Workers told Amnesty that they must work excessive overtime to cover basic expenses, a burden disproportionately borne by women.
Amnesty noted that brands rarely adjust their payment terms to accommodate wage increases, leaving factories under financial pressure and limiting their ability to comply with labour laws.
Bangladesh featured prominently in Amnesty’s findings due to its role as the world’s second-largest apparel exporter and its long-standing struggles with labour rights.
The country’s competitive advantage—low unit costs—has created an economic model that depends heavily on a compliant, non-unionised workforce, study found.
It stated that while safety standards had improved significantly since Rana Plaza, the fundamental issue of worker power remained largely unaddressed, and that brands had benefited from low-wage structure while failing to support genuine improvements in labour rights.
Lipi, not her real name, a worker at a factory in Mirzapur in Gazipur, interviewed in May 2024, said that the employer considered workers who wanted to form a union as their enemies and viewed their organising efforts as a conspiracy against the factory.

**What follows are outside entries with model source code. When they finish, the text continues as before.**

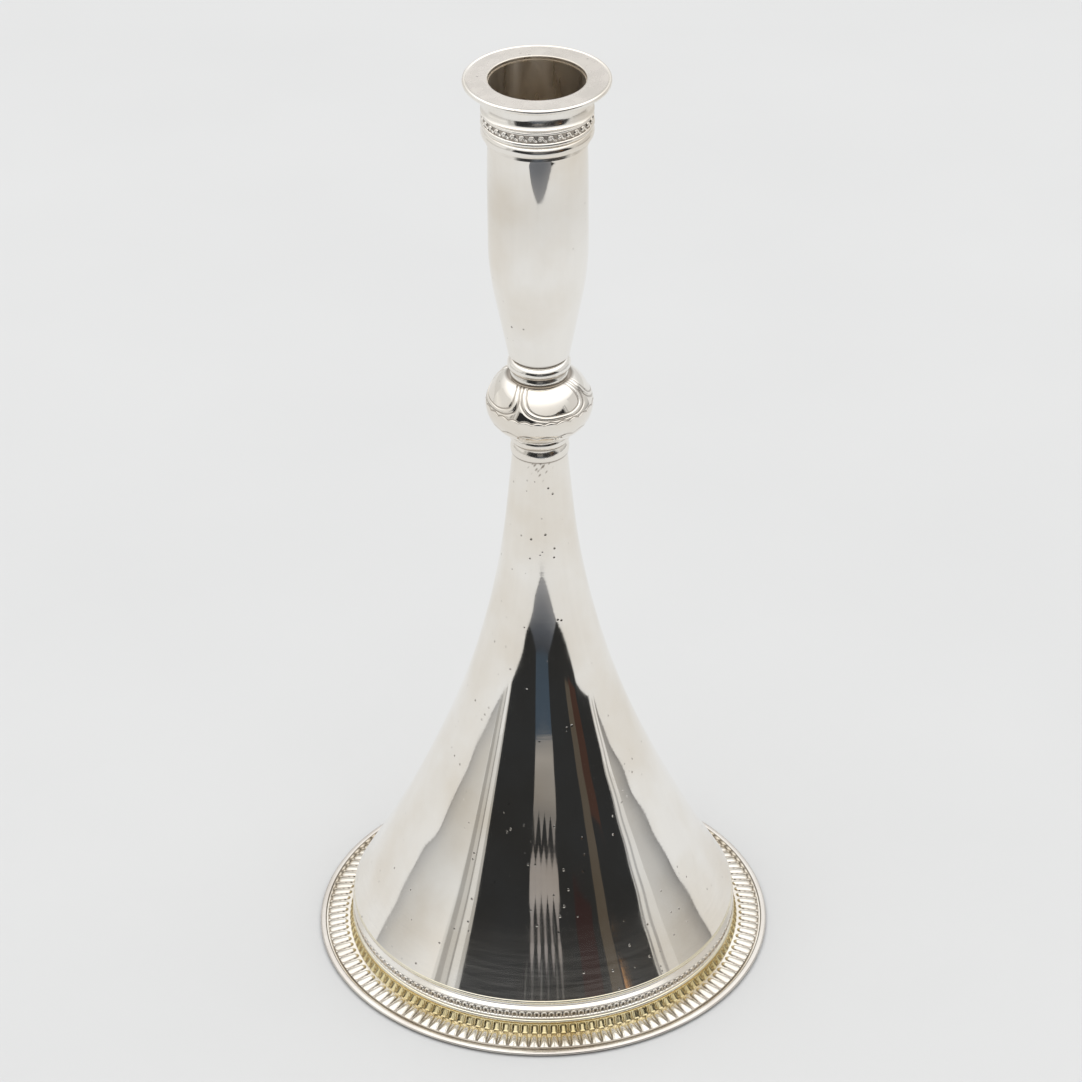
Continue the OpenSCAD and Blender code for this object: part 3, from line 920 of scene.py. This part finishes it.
def floor():
    """A wide white table top, faintly mottled."""
    material, nodes, links, shader = new_material("white_table")
    mottle = ramp(nodes, links, noise(nodes, links, 9, 3), [(0.3, FLOOR_LOW), (0.7, FLOOR_HIGH)])
    links.new(mottle, shader.inputs["Base Color"])
    shader.inputs["Roughness"].default_value = 0.9
    shader.inputs["Specular IOR Level"].default_value = 0.1
    reach = 6000
    corners = [(-reach, -reach, 0), (reach, -reach, 0), (reach, reach, 0), (-reach, reach, 0)]
    stage_mesh("floor", corners, [(0, 1, 2, 3)], material)


def warm_grey(tone):
    return (tone, tone * 0.99, tone * 0.96)


def bearing(azimuth, distance, z):
    """A point this far from the axis; azimuth 0 is towards the camera, + to the right."""
    a = math.radians(azimuth)
    return (distance * math.sin(a), -distance * math.cos(a), z)


def upright(name, low_span, high_span, distance, low, high, material):
    """A standing flag on a circle round the object. Its azimuths at the foot and at the top
    may differ, and low and high are its heights."""
    steps = max(1, int((low_span[1] - low_span[0]) / 4))
    verts, faces = [], []
    for i in range(steps + 1):
        t = i / steps
        verts.append(bearing(low_span[0] + (low_span[1] - low_span[0]) * t, distance, low))
        verts.append(bearing(high_span[0] + (high_span[1] - high_span[0]) * t, distance, high))
    for i in range(steps):
        faces.append((2 * i, 2 * i + 2, 2 * i + 3, 2 * i + 1))
    only_reflected(stage_mesh(name, verts, faces, material))


def comb(name, azimuths, distance, low, high, teeth, tip_low, tip_high, material):
    """A flag whose lower and upper borders run in points."""
    count = 2 * teeth
    verts, faces = [], []
    for i in range(count + 1):
        azimuth = azimuths[0] + (azimuths[1] - azimuths[0]) * i / count
        out = i % 2
        verts.append(bearing(azimuth, distance, low - tip_low * out))
        verts.append(bearing(azimuth, distance, high + tip_high * out))
    for i in range(count):
        faces.append((2 * i, 2 * i + 2, 2 * i + 3, 2 * i + 1))
    only_reflected(stage_mesh(name, verts, faces, material))


def graded(name, axis, stops):
    """A glow whose colour runs along an axis of the object, by distance in metres."""
    material = glow(name, grey(0.5))
    nodes, links = material.node_tree.nodes, material.node_tree.links
    coords = nodes.new("ShaderNodeTexCoord")
    turn = nodes.new("ShaderNodeMapping")
    turn.inputs["Scale"].default_value = axis
    split = nodes.new("ShaderNodeSeparateXYZ")
    links.new(coords.outputs["Object"], turn.inputs["Vector"])
    links.new(turn.outputs["Vector"], split.inputs["Vector"])
    along = "Z" if axis[2] else "Y"
    emit = next(n for n in nodes if n.type == "EMISSION")
    links.new(ramp(nodes, links, split.outputs[along], stops), emit.inputs["Color"])
    return material


ROOM_R = 900          # distance of the far side of the unlit room
GROUND = 0.4          # flags start just above the table
WALL_TOP = 490        # top of the far side of the room
# The front edge of the table, from left to right
TABLE_EDGE = ((-500, -575), (-375, -590), (-240, -540), (-120, -460), (-10, -424), (85, -424),
              (161, -437), (263, -447), (409, -395), (546, -368), (850, -470))


def dark_room():
    """The unlit room in front of the table: its floor, its far side and what stands there."""
    night = glow("dark_room", (0.027, 0.028, 0.029))
    left, right = -50, 72
    front = [bearing(left, ROOM_R, GROUND)] + [(x, y, GROUND) for x, y in TABLE_EDGE]
    back = [bearing(a, ROOM_R, GROUND) for a in range(right, left, -6)]
    outline = front + back
    only_reflected(stage_mesh("dark_floor", outline, [tuple(range(len(outline)))], night))
    upright("dark_far_side", (left, right), (-44.3, 54.4), ROOM_R, GROUND, WALL_TOP, night)
    floor_sheen(GROUND + 0.5)
    near = ROOM_R - 20
    cloth = glow("blue_cloth", (0.052, 0.072, 0.098))
    upright("blue_cloth", (-9, 12), (-9, 12), near, 0.9, 108, cloth)
    pale_strip(near)
    post, shelf = glow("brown_post", (0.092, 0.078, 0.062)), glow("red_shelf", (0.036, 0.022, 0.022))
    chair, lamp = glow("red_chair", (0.058, 0.033, 0.026)), glow("lamp", (0.62, 0.32, 0.12))
    upright("brown_post", (38, 45), (37, 43), near, 20, WALL_TOP, post)
    upright("red_chair", (44, 55), (43, 52), near + 5, 6, 150, chair)
    upright("red_shelf", (23, 34), (22, 32), near + 5, 250, 330, shelf)
    upright("lamp", (45, 49.5), (46, 48.5), near, 258, 312, lamp)


def floor_sheen(level):
    """A paler streak on the room's floor that darkens away from the table."""
    sheen = graded("floor_sheen", (1, -1, 0), [(0.42, (0.30, 0.305, 0.32)), (0.50, (0.17, 0.18, 0.20)),
                                               (0.62, (0.09, 0.10, 0.12)), (0.90, (0.04, 0.045, 0.055))])
    outline = [(x, y - 2, level) for x, y in TABLE_EDGE[2:8]]
    outline += [bearing(12.4, ROOM_R, level), bearing(-7, ROOM_R, level)]
    only_reflected(stage_mesh("floor_sheen", outline, [tuple(range(len(outline)))], sheen))


def pale_strip(distance):
    """A pale hanging above the cloth: two combs, and thin threads over them."""
    pale = graded("pale_strip", (0, 0, 1), [(0.10, (0.22, 0.21, 0.20)), (0.14, (0.32, 0.30, 0.275)),
                                            (0.20, (0.19, 0.18, 0.17)), (0.23, (0.24, 0.225, 0.22)),
                                            (0.27, (0.35, 0.33, 0.32)), (0.32, (0.17, 0.155, 0.16))])
    comb("pale_strip_low", (-8.5, 12.4), distance, 108, 198, 4, 0, 30, pale)
    comb("pale_strip_high", (-9.5, 12.4), distance, 256, 270, 5, 24, 42, pale)
    for i, azimuth in enumerate((-11, -7, -2, 2, 7, 10)):
        thread = glow(f"pale_thread_{i}", grey(0.07 + 0.02 * (i % 3)))
        foot, top = (azimuth, azimuth + 1.1), (azimuth, azimuth + 0.5)
        upright(f"pale_thread_{i}", foot, top, distance, 300, 430, thread)


def folds(side, distance, places):
    """Narrow grey folds, each from its azimuths at the foot, at the top, and its tone."""
    for foot, top, tone in places:
        name = f"{side}_fold_{int(abs(foot[0]))}"
        upright(name, foot, top, distance, GROUND, WALL_TOP, glow(name, tone))


def side_walls():
    """Light walls at both sides, greyer towards the floor, with folds next to the dark room."""
    left = graded("left_wall", (0, 0, 1), [(0.0, grey(0.34)), (0.012, grey(0.46)),
                                           (0.05, (0.58, 0.575, 0.56)), (0.15, (0.74, 0.74, 0.73)),
                                           (0.24, (0.92, 0.92, 0.91)), (0.33, (0.80, 0.80, 0.79))])
    upright("left_wall", (-118, -64), (-118, -62), ROOM_R, GROUND, 610, left)
    folds("left", ROOM_R, [((-64, -60), (-58, -55.5), warm_grey(0.40)),
                           ((-60, -56.5), (-55.5, -53), warm_grey(0.58)),
                           ((-56.5, -55.3), (-53, -52), warm_grey(0.33)),
                           ((-51.4, -50), (-47.6, -44.3), warm_grey(0.45))])
    right = graded("right_wall", (0, 0, 1), [(0.0, grey(0.22)), (0.014, grey(0.34)),
                                             (0.05, (0.50, 0.495, 0.485)), (0.12, (0.62, 0.615, 0.60)),
                                             (0.25, (0.72, 0.71, 0.70))])
    upright("right_wall", (79, 124), (72, 124), ROOM_R - 180, GROUND, 550, right)
    folds("right", ROOM_R - 60, [((72, 73), (54.4, 56), grey(0.30)),
                                 ((75.5, 76.8), (58, 60.5), grey(0.42))])


def sky():
    """Soft white light from all sides, brighter overhead."""
    world = bpy.data.worlds.new("studio")
    bpy.context.scene.world = world
    world.use_nodes = True
    nodes, links = world.node_tree.nodes, world.node_tree.links
    coords = nodes.new("ShaderNodeTexCoord")
    height = nodes.new("ShaderNodeSeparateXYZ")
    links.new(coords.outputs["Generated"], height.inputs["Vector"])
    tone = ramp(nodes, links, height.outputs["Z"], [(0.0, (0.70, 0.70, 0.69)), (0.30, (0.72, 0.72, 0.71)),
                                                    (0.50, (1.0, 1.0, 1.0)), (0.75, (1.6, 1.6, 1.6))])
    links.new(tone, nodes["Background"].inputs["Color"])
    nodes["Background"].inputs["Strength"].default_value = SKY_STRENGTH


def camera():
    """A long lens in front of the object and above it, looking down at its middle."""
    data = bpy.data.cameras.new("camera")
    data.sensor_width = 36
    data.lens = CAMERA_LENS
    data.clip_start = 0.01
    view = bpy.data.objects.new("camera", data)
    bpy.context.collection.objects.link(view)
    pitch, roll = math.radians(CAMERA_PITCH), math.radians(CAMERA_ROLL)
    forward = Vector((0, math.cos(pitch), -math.sin(pitch)))
    right = Vector((1, 0, 0))
    up = right.cross(forward)
    side = right * math.cos(roll) + up * math.sin(roll)
    top = up * math.cos(roll) - right * math.sin(roll)
    turn = Matrix((side, top, -forward)).transposed().to_4x4()
    turn.translation = Vector(CAMERA_PLACE) * MM
    view.matrix_world = turn
    bpy.context.scene.camera = view


floor()
dark_room()
side_walls()
sky()
camera()
bpy.context.scene.view_settings.view_transform = "Standard"
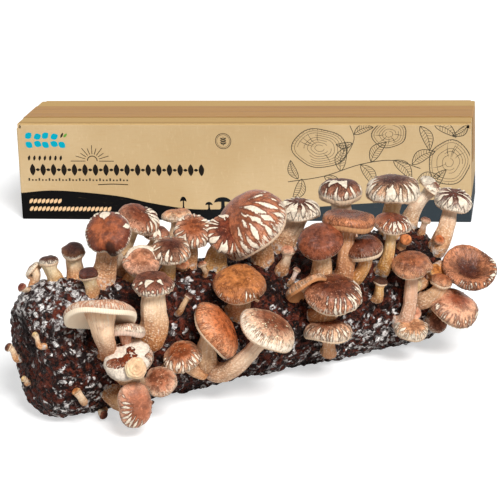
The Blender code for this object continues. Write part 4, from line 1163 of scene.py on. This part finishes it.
def build_carton():
    """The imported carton's own skin, with its four outer sides cut again along the print."""
    low, high = CARTON_LOW, CARTON_HIGH
    sides = [(axis, edge) for axis in (0, 1) for edge in (low[axis], high[axis])]
    bm = bmesh.new()
    bm.from_mesh(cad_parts["carton"].data)
    bmesh.ops.remove_doubles(bm, verts=bm.verts, dist=1e-6)
    gone = [face for face in bm.faces if any(lies_on(face, *side) for side in sides)]
    bmesh.ops.delete(bm, geom=gone, context="FACES")
    paint_folds(bm)

    reach, deep, head = (v / MM for v in (high - Vector((1, 1, 1)) * FOLD_RADIUS))
    notch = (BOARD + CORNER_RELIEF) / MM
    tall, foot = high.z / MM, FOLD_RADIUS / MM

    def outline(half, side):
        inner, lower = side / MM - notch, tall - notch
        return [(-half, foot), (half, foot), (half, lower), (inner, lower), (inner, head), (-inner, head),
                (-inner, lower), (-half, lower)]

    def end_band(level):
        return [("band", [(-deep, 0), (deep, 0), (deep, level), (-deep, level)])]
    wave = smooth_line([(-reach, BAND_RIGHT), (-120, 20), (0, 26), (120, 31), (reach, BAND_LEFT)])
    back = [("band", [(-reach, 0), (reach, 0)] + wave[::-1])]
    panel(bm, outline(reach, high.x), front_print(reach), lambda a, b: (a, low.y, b))
    panel(bm, outline(reach, high.x), back, lambda a, b: (-a, high.y, b))
    panel(bm, outline(deep, high.y), end_band(BAND_RIGHT), lambda a, b: (high.x, a, b))
    panel(bm, outline(deep, high.y), end_band(BAND_LEFT), lambda a, b: (low.x, -a, b))
    for face in bm.faces:
        for axis, edge in sides:
            if lies_on(face, axis, edge):
                face.normal_update()
                if face.normal[axis] * edge < 0:
                    face.normal_flip()
    mesh = bpy.data.meshes.new("printed_carton")
    bm.to_mesh(mesh)
    bm.free()
    mesh.materials.append(kraft_material())
    for name, (_, *tones) in list(INKS.items())[1:]:
        mesh.materials.append(ink_material("carton_" + name, *tones))
    obj = add_object("printed_carton", mesh)
    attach(obj, "root")
    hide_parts("carton")
    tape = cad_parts["sealing_tape"]
    tape.data.materials.clear()
    tape.data.materials.append(tape_material())


def build_world():
    """Even white light: faint on the pieces, full where the camera, a gloss or a clear piece sees it."""
    world = bpy.data.worlds.new("studio")
    bpy.context.scene.world = world
    n = Nodes(world)
    n.tree.nodes.clear()
    fill, seen = (n.add("ShaderNodeBackground", {"Color": (1, 1, 1), "Strength": strength})
                  for strength in (FILL_STRENGTH, 1))
    direct = n.math("MAXIMUM", n.ray("Is Camera Ray"), n.ray("Is Transmission Ray"))
    plain = n.math("MAXIMUM", direct, n.ray("Is Glossy Ray"))
    n.add("ShaderNodeOutputWorld", {"Surface": n.blend(plain, fill, seen)})


def floor_material():
    """White paper that the camera sees a little brighter, so that only its shadows show."""
    n = Nodes(bpy.data.materials.new("white_floor"))
    n.tree.nodes.clear()
    paper, seen_paper = (n.add("ShaderNodeBsdfDiffuse", {"Color": (grey, grey, grey)})
                         for grey in (PAPER, SEEN_PAPER))
    glow = n.add("ShaderNodeEmission", {"Color": (1, 1, 1), "Strength": PAPER_GLOW})
    lit = n.add("ShaderNodeAddShader", {0: seen_paper, 1: glow})
    n.add("ShaderNodeOutputMaterial", {"Surface": n.blend(n.ray("Is Camera Ray"), paper, lit)})
    return n.owner


def build_stage():
    build_world()
    floor = piece_from("floor", [(-9, -9, 0), (9, -9, 0), (9, 9, 0), (-9, 9, 0)], [(0, 1, 2, 3)],
                       [floor_material()], smooth=False)
    for name, strength, angle, direction in LAMPS:
        data = bpy.data.lights.new(name, "SUN")
        data.energy = strength
        data.angle = math.radians(angle)
        lamp = add_object(name, data)
        lamp.rotation_mode = "QUATERNION"
        lamp.rotation_quaternion = Vector(direction).to_track_quat("-Z", "Y")


make_camera()
build_stage()
build_carton()
build_log()
build_mushrooms()
bpy.context.scene.view_settings.view_transform = "Standard"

‘I have personally been told by many in management not to engage in union activity, but I want to for the betterment of the workers,’ she said.
According to Amnesty International, another major barrier to unionisation was the rise of employer-dominated ‘yellow unions.’
The report documented a notable case at Dekko Designs in Dhaka, where a pro-management union was allegedly registered using workers’ names and personal details without consent, effectively blocking the formation of an independent union.
Talking to Amnesty International, Bangladesh Centre for Workers’ Solidarity executive director Kalpona Akter said that yellow unions had emerged after Rana Plaza when employers saw them as a way to counter the rise of independent unions.